Whole-life orders: The sentence that sees criminals likely to die behind bars
They will never be considered for release unless there are exceptional compassionate grounds to warrant it.
Whole-life orders are the most severe punishment available in the UK criminal justice system, for those who commit the most serious crimes.
Gun fanatic Louis De Zoysa joins the UK’s most dangerous offenders, who are likely to die behind bars, after being handed one for shooting Metropolitan Police custody sergeant Matt Ratana while handcuffed in a police cell in 2020.
He joins a list of notorious names, including Sarah Everard’s killer Wayne Couzens, necrophiliac David Fuller and quadruple murderer Damien Bendall.
A total of 69 people are currently serving one, the Ministry of Justice.
People serving their sentence in a secure hospital were included in the figures.
They will never be considered for release unless there are exceptional compassionate grounds to warrant it.
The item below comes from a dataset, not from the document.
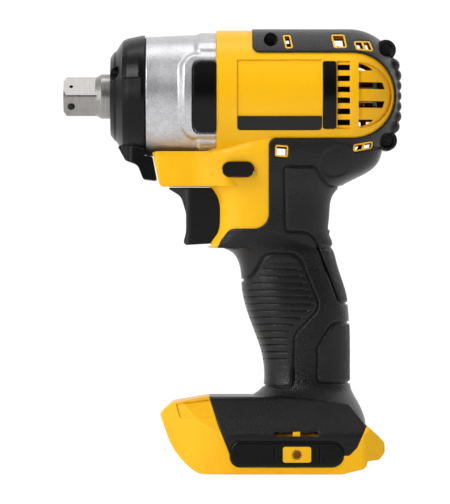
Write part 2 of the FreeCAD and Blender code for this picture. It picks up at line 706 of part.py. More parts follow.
def shell_half(skin, under, region, frames, shared):
    """Left half of the rigid shell with its ribs, seats and openings."""
    base = HEAD_R - SHELL_DROP
    lip = case_lip().common(rod(LIP_X, HEAD_FRONT_X, FLANGE_R + LIP_GAP, base))
    shell = carve(left_of_seam(body_form(SHELL_DROP, False, 0.0)), region.cut(under))
    shell = shell.fuse([skin.common(frames), left_of_seam(lip)])
    shell = shell.cut(left_of_seam(body_form(WALL, True)))
    ribs = left_of_seam(fused(inner_ribs() + screw_bosses())).common(under)
    shell = shell.fuse(ribs)
    sunk = [field.cut(left_of_seam(body_form(SHELL_DROP + VENT_SINK))) for field in vent_fields()]
    badge = prism_y(BADGE, -FAR, 0).cut(left_of_seam(body_form(BADGE_DEPTH)))
    label = label_prism().common(rod(LABEL_X[0], LABEL_X[1], base - LABEL_DEPTH, 60))
    bar = bar_prism().common(rod(BAR_X[0], BAR_X[1], base - BAR_DEPTH, 60))
    side = outside(10)
    openings = fused([window_opening(w) for w in WINDOWS]).common(outside(8))
    shell = carve(
        shell, label.common(side), bar.common(side), openings, battery_slot(), block_window(),
        bumper_prism().common(outside(BUMPER_IN)), strap_slot(), [s.common(side) for s in vent_slots() + sunk],
        badge, screw_sleeves(SLEEVE_R), *shared,
        round_case_screws(HEAD_FRONT_X - 1, EAR_END_X, LUG_EAR_R + EAR_GAP),
        rod(REAR_BEARING_X[0] - 2, REAR_BEARING_X[1], ROTOR_BEARING_R))
    raised = hook_prism().common(box(-FAR, FAR, -BUMPER_OUT, 1 - BUMPER_IN, 0, FAR))
    middle = (STRAP_SLOT[0] + STRAP_SLOT[1]) / 2
    x0, x1 = middle - STRAP_TAB / 2, middle + STRAP_TAB / 2
    tab = box(x0, x1, 1 - FOOT_HALF_W, -STRAP_SLOT_IN, STRAP_SLOT[2], STRAP_SLOT[3])
    shell = shell.fuse([raised, tab])
    hole = cross_rod(HOOK_X, HOOK_Z, HOOK_CLEAR_R, -FAR, 0)
    return shell.cut([cross_rod(HOOK_X, HOOK_Z, INSERT_R, -INSERT_OUT, 0), hole])


def build_housing():
    region = cover_region()
    skin = left_of_seam(body_form(0.0))
    under = left_of_seam(body_form(COVER_T))
    frames = fused([framed(w) for w in WINDOWS])
    shared = [trigger_pocket(), button_hole(), rod(-60, CASE_X[4], SPIGOT_R)]
    left_holes, right_holes = screw_holes()
    for name, maker in (("shell", shell_half), ("cover", cover_half)):
        half = maker(skin, under, region, frames, shared)
        keep("left_" + name, half.cut(left_holes))
        keep("right_" + name, mirrored(half).cut(right_holes))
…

De Zoysa, 26, was found guilty of murder at Northampton Crown Court after jurors were shown distressing CCTV footage of him using a legally bought revolver to shoot Sgt Ratana.
His victim died in hospital, despite the efforts of medical staff, after being struck by two bullets in a holding cell in Croydon, south London.
The jury which convicted the former tax office data analyst was not told a shortened infantry rifle, numerous types of ammunition, a pipe gun and a dummy launcher were found at his rented property after the killing.
De Zoysa was younger at the time of the order being imposed than terrorist Ali Harbi Ali, who was also 26 when he was given a whole-life order for the murder of MP Sir David Amess in October 2021.
Last December “brutal” killer Damien Bendall received one for murdering his partner Terri Harris, 35, her daughter Lacey Bennett, 11, her son John Paul Bennett, 13, and Lacey’s friend Connie Gent, also 11, who was staying for a sleepover.
In December 2021, David Fuller was handed a whole-life tariff for the murders of Wendy Knell and Caroline Pierce in 1987 and the sexual abuse of more than 100 dead women and girls in hospital mortuaries.
Couzens’ whole-life sentence for the murder of Sarah Everard was the first time it has been imposed for a single murder of an adult not committed in the course of a terror attack.
Milly Dowler’s killer Levi Bellfield is serving two whole-life orders – for her murder, the killings of Marsha McDonnell and Amelie Delagrange, and the attempted murder of Kate Sheedy.
Other notorious criminals serving whole-life orders include Gloucester serial killer Rose West; Michael Adebolajo, one of Fusilier Lee Rigby’s killers; Mark Bridger, who murdered five-year-old April Jones in Wales; neo-Nazi Thomas Mair, who killed MP Jo Cox; serial killer Stephen Port and, more recently, the Reading terror attacker Khairi Saadallah, who murdered three men in a park.
Before they died, Moors murderer Ian Brady and his girlfriend Myra Hindley, Yorkshire Ripper Peter Sutcliffe and doctor Harold Shipman, thought to be one of Britain’s most prolific serial killers, were also among those serving whole-life orders.
In the past, home secretaries could issue whole-life tariffs and these are now determined by judges.
Under the Police, Crime, Sentencing and Courts Bill, which passed through Parliament last year, the Government has expanded the use of whole-life orders for premeditated murder of a child.
The reforms allow judges to hand out the maximum sentence to 18 to 20-year-olds in exceptional cases, such as for acts of terrorism leading to mass loss of life.
The act also gives judges the discretion, in exceptional circumstances, to impose a whole-life order on offenders aged 18 or over but under 21.
Manchester Arena bomb plotter Hashem Abedi, who was convicted of conspiring with his suicide bomber brother Salman Abedi over the 2017 atrocity, avoided a whole-life order because he was 21 at the time.